Jamaah dari Aceh yang menempati rumah 415 itu merasa kurang nyaman tinggal di rumah itu, karena fasilitasnya kurang memenuhi standar. Menurut Ahmad Jauhari, penempatan rumah didasarkan pada undian yang dilakukan di Jakarta. Para Kanwil Kementerian Agama hadir untuk menerima hasil pengundian itu.

Tentang adanya lima jamaah anggota kloternya yang menolak sisa uang sewa, Ahyar mengaku sudah melaporkannya ke kantor sektor dan kantor daker. Kloter 03/BTJ menempati rumah 415 di Sektor IV.

Harga sewa rumah ini sebesar 1.450 riyal. Pemerintah dan DPR menetapkan harga sewa rumah jamaah sebesar 2.850 riyal. "Masing-masing jamaah di kloter kami menerima kembalian 400 riyal," ujar Ahyar.

Pengembalian sisa uang sewa pondokan tahun ini tak dilakukan berdasarkan zona pondokan. Tahun sebelumnya, dilakukan berdasarkan zona.

Jamaah yang berada di Ring I tak mendapt kembalian sisa uang sewa. Tapi, ada juga jamaah yang protes, karena dalam satu Ring, kembalian sisa uang sewa beda-beda per rumah. BPK kemudian merekomendasikan sistem "real cost".

Setiap rumah yang haragnya di bawah 2.850, baik itu di Ring I atau Ring II, akan mendapat kembalian sisa ung sewa. Yang harga rumahnya di atas itu, tak mendpat kembalian, juga tak perlu membayar kekurangannya, karena kekurangannya sudah ditutup dari dana optimalisai dana haji.

Jamaah Kloter 02/JKS Jakarta, termasuk yang tak menerima kembalian sisa uang sewa rumah. Mereka menempati rumah di Sektor IV di Ring II. "Menurut penjelasan dari Daker, harga sewa rumahnya di atas 3.000 riyal. Jadi, jamaah kloter kami tak mendapatkan kembalian sisa uang sewa," jelas Muh Hatta, ketua Kloter 02/JKS.

Hatta mengaku kloternya mengaku puas dengan tempat tinggal yang diperoleh. Pemerintah DKI Jakarta memberi bantuan fasilitas tambahan untuk jamaah haji asal DKI. Jamaah juga mendapatkan makan dan fasilitas transportasi khusus, meski jamaah bisa menggunakan transportasi yang disediakan Panitia Penyelenggara Ibadah Haji (PPIH).

Jamaah yang tinggal di Ring II (berada di radius 2.001-4.000 meter dari Masjidil Haram) mendapat fasilitas transportasi yang dilayani oleh operator Saptco dan Ummul Quro.

Soal jemaah yang tak mau menerima sisa uang pengembalian, Kadaker Mekkah, Cepi Supriatna mengatakan, uang tetap disimpan dengan baik.
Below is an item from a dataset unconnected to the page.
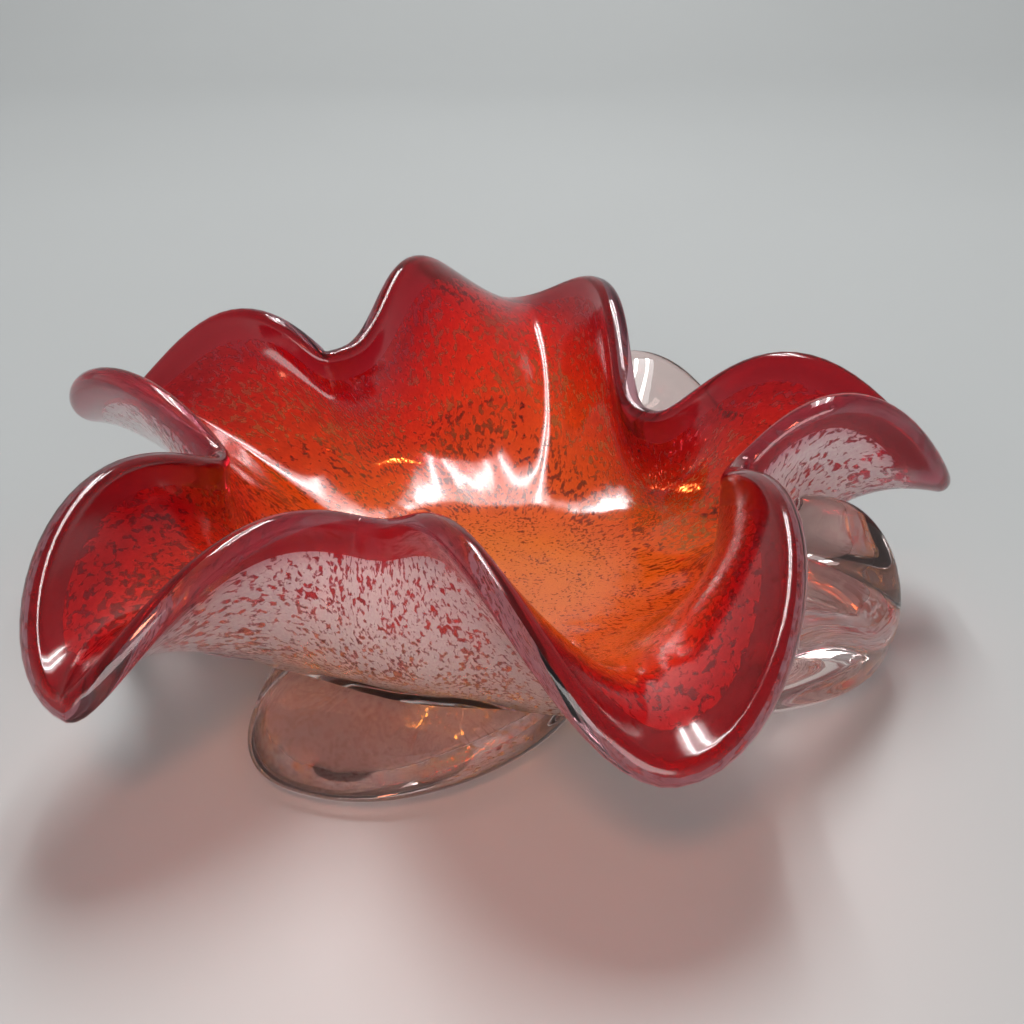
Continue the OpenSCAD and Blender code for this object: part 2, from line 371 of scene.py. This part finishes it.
def foot_profile():
    """Radius and height from the base's corner, over the ground foot, into the polished hollow."""
    ground = -FOOT_PROUD
    profile = [(FOOT_R + 0.3, 0), (FOOT_R, -0.15), (FOOT_R - 0.1, ground + 0.1), (FOOT_R - 0.4, ground)]
    profile += [(PONTIL_R + 6, ground), (PONTIL_R, ground)]
    for part in (0.85, 0.7, 0.5, 0.3, 0.1):
        profile.append((PONTIL_R * part, ground + PONTIL_DEPTH * (1 - part ** 2)))
    return profile


def make_casing():
    """Clear glass: the outer side of the lip, the outer face, the base, the foot and its hollow."""
    cols = columns()
    turns = LAYER_TURN + (180 - LAYER_TURN) * np.arange(LIP_ROWS) / LIP_ROWS
    edge = [lip(cols, np.full_like(cols, t)) for t in turns]
    v = 1 + np.arange(WALL_ROWS, -1, -1) / WALL_ROWS
    u_grid, v_grid = np.meshgrid(cols, v)
    face = outer(u_grid, v_grid)
    foot = foot_profile()
    base = [round_z(r, rim(cols)[4], z) for r, z in foot]
    rows = np.concatenate([np.stack(edge), face, np.stack(base)])
    low_v = np.array([r / BASE_R for r, z in foot])
    v_rows = np.concatenate([lip_v(turns), v, low_v])
    lip_count = len(turns)

    def covered(r, c):
        inside = lip_count <= r < lip_count + WALL_ROWS
        return inside and under_lobe((c + 0.5) / PETAL_COLS, (v_rows[r] + v_rows[r + 1]) / 2)

    piece = ring_mesh("clear_casing", rows, v_rows, None, covered)
    close_foot(piece, len(rows) - 1)
    return piece


def close_foot(piece, last_row):
    """Fill the small ring left in the middle of the hollow."""
    cols = len(columns())
    bm = bmesh.new()
    bm.from_mesh(piece.data)
    bm.verts.ensure_lookup_table()
    bm.faces.new([bm.verts[last_row * cols + c] for c in reversed(range(cols))])
    bm.to_mesh(piece.data)
    bm.free()


def make_lobe(k):
    """A solid clear lobe, melted on to the casing: its outer face only, for the glass is one."""
    node, stand_out, reach, lift = LOBES[k]
    a = np.sin(np.linspace(-1, 1, LOBE_COLS + 1) * math.pi / 2)
    b = np.sin(np.linspace(-1, 1, LOBE_ROWS + 1) * math.pi / 2)
    a_grid, b_grid = np.meshgrid(a, b, indexing="ij")
    u = k + PETAL_COUNT + LOBE_HALF * a_grid
    v = 1 + reach * (b_grid + 1) / 2
    swell = np.sqrt((1 - abs(a_grid) ** LOBE_ROUND) * (1 - abs(b_grid) ** LOBE_ROUND))
    push = stand_out * swell
    rise = push * lift * (b_grid + 1) / 2
    points = outer(u, v) + round_z(push, np.full_like(push, PINCHES[k][4]), rise)
    points = points.reshape(-1, 3)
    n = LOBE_ROWS + 1
    faces = []
    for i in range(LOBE_COLS):
        for j in range(LOBE_ROWS):
            faces.append((i * n + j, (i + 1) * n + j, (i + 1) * n + j + 1, i * n + j + 1))
    return make_piece(node + "_glass", points, faces, v.reshape(-1), grain_at(u, v).reshape(-1, 3))


# ---------------------------------------------------------------- materials

def new_material(name):
    material = bpy.data.materials.new(name)
    material.use_nodes = True
    nodes = material.node_tree.nodes
    return material, nodes, material.node_tree.links, nodes["Principled BSDF"]


def attribute(nodes, name):
    node = nodes.new("ShaderNodeAttribute")
    node.attribute_name = name
    return node


def ramp(nodes, links, factor, stops):
    """Colours or greys along a factor. stops is a list of (place, colour)."""
    node = nodes.new("ShaderNodeValToRGB")
    elements = node.color_ramp.elements
    while len(elements) < len(stops):
        elements.new(0.5)
    for element, (place, colour) in zip(elements, stops):
        element.position = place
        element.color = (*colour, 1) if isinstance(colour, tuple) else (colour, colour, colour, 1)
    links.new(factor, node.inputs["Fac"])
    return node.outputs["Color"]


def noise(nodes, links, vector, scale, detail=2.0, distortion=0.0):
    node = nodes.new("ShaderNodeTexNoise")
    node.inputs["Scale"].default_value = scale
    node.inputs["Detail"].default_value = detail
    node.inputs["Distortion"].default_value = distortion
    links.new(vector, node.inputs["Vector"])
    return node.outputs["Fac"]


def maths(nodes, links, operation, a, b):
    node = nodes.new("ShaderNodeMath")
    node.operation = operation
    for value, socket in ((a, node.inputs[0]), (b, node.inputs[1])):
        if isinstance(value, (int, float)):
            socket.default_value = value
        else:
            links.new(value, socket)
    return node.outputs["Value"]


def half_climb(nodes, links):
    """The climb as 0 to 1, with the foot of the wall at a half."""
    return maths(nodes, links, "MULTIPLY", attribute(nodes, "climb").outputs["Fac"], 0.5)


def blend(nodes, links, factor, a, b):
    """Colour a where factor is 0, and b where it is 1. Each is a socket or a colour."""
    node = nodes.new("ShaderNodeMix")
    node.data_type = "RGBA"
    links.new(factor, node.inputs["Factor"])
    for value, socket in ((a, node.inputs["A"]), (b, node.inputs["B"])):
        if isinstance(value, tuple):
            socket.default_value = value
        else:
            links.new(value, socket)
    return node.outputs["Result"]


def add_bump(nodes, links, shader, height, strength, distance):
    node = nodes.new("ShaderNodeBump")
    node.inputs["Strength"].default_value = strength
    node.inputs["Distance"].default_value = distance
    links.new(height, node.inputs["Height"])
    links.new(node.outputs["Normal"], shader.inputs["Normal"])


def glass(shader, roughness, clarity=1.0):
    shader.inputs["Transmission Weight"].default_value = clarity
    shader.inputs["Roughness"].default_value = roughness
    shader.inputs["IOR"].default_value = GLASS_IOR


def red_glass():
    """Golden orange in the floor, through scarlet, to crimson at the lip."""
    material, nodes, links, shader = new_material("red_glass")
    glass(shader, 0.12)
    grain = attribute(nodes, "grain").outputs["Vector"]
    cloud = noise(nodes, links, grain, 0.035)
    drift = maths(nodes, links, "MULTIPLY", cloud, 0.16)
    height = maths(nodes, links, "ADD", half_climb(nodes, links), drift)
    links.new(ramp(nodes, links, height, LINING_STOPS), shader.inputs["Base Color"])
    add_bump(nodes, links, shader, noise(nodes, links, grain, 0.10), 0.25, 0.001)
    return material


def red_film():
    """Mauve film where the red lining ends inside the lip."""
    material, nodes, links, shader = new_material("red_film")
    grain = attribute(nodes, "grain").outputs["Vector"]
    cloud = noise(nodes, links, grain, 0.12)
    links.new(ramp(nodes, links, cloud, FILM_TONES), shader.inputs["Base Color"])
    links.new(ramp(nodes, links, cloud, FILM_ALPHA), shader.inputs["Alpha"])
    shader.inputs["Roughness"].default_value = 0.3
    return material


def clear_glass(name, tint, roughness, clarity=1.0):
    """Clear glass. Towards the lip it takes on the red of the lining, which it is melted into."""
    material, nodes, links, shader = new_material(name)
    glass(shader, roughness, clarity)
    grain = attribute(nodes, "grain").outputs["Vector"]
    cloud = noise(nodes, links, grain, 0.05)
    paler = tuple(min(1, part * 1.03) for part in tint)
    clear = ramp(nodes, links, cloud, [(0.3, tint), (0.7, paler)])
    near_lip = ramp(nodes, links, half_climb(nodes, links), LIP_RED_STOPS)
    links.new(blend(nodes, links, near_lip, clear, LIP_RED), shader.inputs["Base Color"])
    add_bump(nodes, links, shader, noise(nodes, links, grain, 0.09), 0.2, 0.001)
    return material


def silver_leaf():
    """Torn silver leaf: whitish flecks, drawn out up the wall, with partly see-through gaps between
    them painted dark crimson: the lining's red, darkened as painted shade.
    """
    material, nodes, links, shader = new_material("silver_leaf")
    grain = attribute(nodes, "grain").outputs["Vector"]
    tears = noise(nodes, links, grain, 1.15, 3.0, 0.5)
    patches = noise(nodes, links, grain, 0.12)
    fine = noise(nodes, links, grain, 2.6, 2.0)
    pattern = maths(nodes, links, "ADD",
                    maths(nodes, links, "MULTIPLY", tears, 0.75),
                    maths(nodes, links, "MULTIPLY", patches, 0.25))
    spread = ramp(nodes, links, half_climb(nodes, links), LEAF_SPREAD)
    mask = ramp(nodes, links, maths(nodes, links, "ADD", pattern, spread), LEAF_EDGE)
    tone = ramp(nodes, links, fine, LEAF_TONES)
    # The gaps take the dark crimson, which is painted shade over the lining's red. The flecks take the
    # silver tones.
    links.new(blend(nodes, links, mask, LEAF_GAP_RED_AND_SHADE, tone), shader.inputs["Base Color"])
    links.new(ramp(nodes, links, mask, LEAF_ALPHA), shader.inputs["Alpha"])
    shader.inputs["Roughness"].default_value = 0.4
    add_bump(nodes, links, shader, pattern, 0.5, 0.0005)
    return material


# ---------------------------------------------------------------- studio

def make_floor():
    """A pale sweep: floor, a round corner behind the bowl, and the wall above it."""
    profile = [(TABLE_FRONT, 0), (TABLE_BACK, 0)]
    for step in range(1, SWEEP_STEPS + 1):
        a = math.radians(90 * step / SWEEP_STEPS)
        profile.append((TABLE_BACK + SWEEP_R * math.sin(a), SWEEP_R * (1 - math.cos(a))))
    profile.append((TABLE_BACK + SWEEP_R, SWEEP_TOP))
    points = [(x, y, z) for y, z in profile for x in (-TABLE_HALF_WIDTH, TABLE_HALF_WIDTH)]
    faces = [(2 * i, 2 * i + 1, 2 * i + 3, 2 * i + 2) for i in range(len(profile) - 1)]
    mesh = bpy.data.meshes.new("floor")
    mesh.from_pydata(points, [], faces)
    mesh.polygons.foreach_set("use_smooth", [True] * len(faces))
    floor = bpy.data.objects.new("floor", mesh)
    bpy.context.scene.collection.objects.link(floor)
    material, nodes, links, shader = new_material("pale_floor")
    place = nodes.new("ShaderNodeTexCoord").outputs["Object"]
    shade = noise(nodes, links, place, 3.0)
    links.new(ramp(nodes, links, shade, TABLE_TONES), shader.inputs["Base Color"])
    shader.inputs["Roughness"].default_value = 0.5
    mesh.materials.append(material)


def hang(name, light, place, aim):
    """Put a light at a place, looking at its aim."""
    lamp = bpy.data.objects.new(name, light)
    lamp.location = place
    view = mathutils.Vector(aim) - mathutils.Vector(place)
    lamp.rotation_euler = view.to_track_quat("-Z", "Y").to_euler()
    bpy.context.scene.collection.objects.link(lamp)


def add_panel(name, place, aim, size, power, colour):
    light = bpy.data.lights.new(name, "AREA")
    light.shape = "RECTANGLE"
    light.size, light.size_y = size
    light.energy = power
    light.color = colour
    hang(name, light, place, aim)


def add_glow():
    """A soft warm pool on the table, for the light that real red glass throws in front of it."""
    light = bpy.data.lights.new("glow", "SPOT")
    light.spot_size = math.radians(GLOW_CONE)
    light.spot_blend = 1.0
    light.shadow_soft_size = GLOW_RADIUS
    light.energy = GLOW_POWER
    light.color = GLOW_RED
    hang("glow", light, GLOW_PLACE, GLOW_AIM)


def light_studio():
    world = bpy.data.worlds.new("studio")
    bpy.context.scene.world = world
    world.use_nodes = True
    nodes, links = world.node_tree.nodes, world.node_tree.links
    background = nodes["Background"]
    split = nodes.new("ShaderNodeSeparateXYZ")
    links.new(nodes.new("ShaderNodeTexCoord").outputs["Generated"], split.inputs[0])
    links.new(ramp(nodes, links, split.outputs["Z"], SKY), background.inputs["Color"])
    for panel in PANELS:
        add_panel(*panel)
    add_glow()


def place_camera():
    camera = bpy.data.cameras.new("camera")
    camera.sensor_width = CAMERA_SENSOR
    camera.lens = CAMERA_LENS
    holder = bpy.data.objects.new("camera", camera)
    holder.location = CAMERA_PLACE
    holder.rotation_euler = (math.radians(90 - CAMERA_PITCH), 0, 0)
    bpy.context.scene.collection.objects.link(holder)
    bpy.context.scene.camera = holder
    bpy.context.scene.view_settings.view_transform = "Standard"


# ---------------------------------------------------------------- assembly

def face_out(piece, away, up):
    """Make the face normals look out of the glass. away is 1 for a face that looks away from the
    bowl's axis and -1 for one that looks at it, and up is what it looks up or down besides."""
    mesh = piece.data
    votes = 0
    for face in list(mesh.polygons)[::NORMAL_SAMPLE]:
        wanted = mathutils.Vector((away * face.center.x, away * face.center.y, up))
        votes += 1 if face.normal.dot(wanted) > 0 else -1
    if votes < 0:
        mesh.flip_normals()


def dress(piece, material, slot, *nodes):
    piece.data.materials.append(material)
    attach(piece, "root")
    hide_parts(*nodes)


place_camera()
make_floor()
light_studio()

lining = make_lining()
face_out(lining, -1, 0.12)
dress(lining, red_glass(), "red_glass", "ruby_lining")

leaf = make_leaf()
dress(leaf, silver_leaf(), "silver_flecks", "silver_leaf")

film = make_film()
dress(film, red_film(), "red_glass", "ruby_lining")

casing = make_casing()
face_out(casing, 1, -0.12)
dress(casing, clear_glass("clear_glass", CASING_TINT, 0.06), "clear_glass", "crystal_casing")

# The lobe glass carries a painted salmon glow in its tint, for the red light that passes through the
# lobes.
lobe_glass = clear_glass("lobe_glass", LOBE_PAINTED_GLOW, 0.02, LOBE_CLARITY)
for k, (node, *_) in enumerate(LOBES):
    lobe = make_lobe(k)
    face_out(lobe, 1, 0)
    dress(lobe, lobe_glass, "lobe_glass", node)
Biasanya, menjelang kepulangan, mereka akan meminta uang tersebut.

Mengenai fasilitas dari pemondokan yang belum baik, seperti ketiadaan air, lift tak jalan dan kebersihan kurang, Cepi mengatakan, jika pemilik pondokan (hotel) tak juga mengindahkan permintaan dari petugas sektor dalam tempo yang sudah ditetapkan, maka pihaknya akan mengajukan komplein.

"Nanti, saat penyelesaian kontrak, biaya sewa akan dikurangi karena sebelumnya sektor mengeluarkan seluruh biaya fasilitas hotel, seperti pengadaan air dan kebersihan," katanya.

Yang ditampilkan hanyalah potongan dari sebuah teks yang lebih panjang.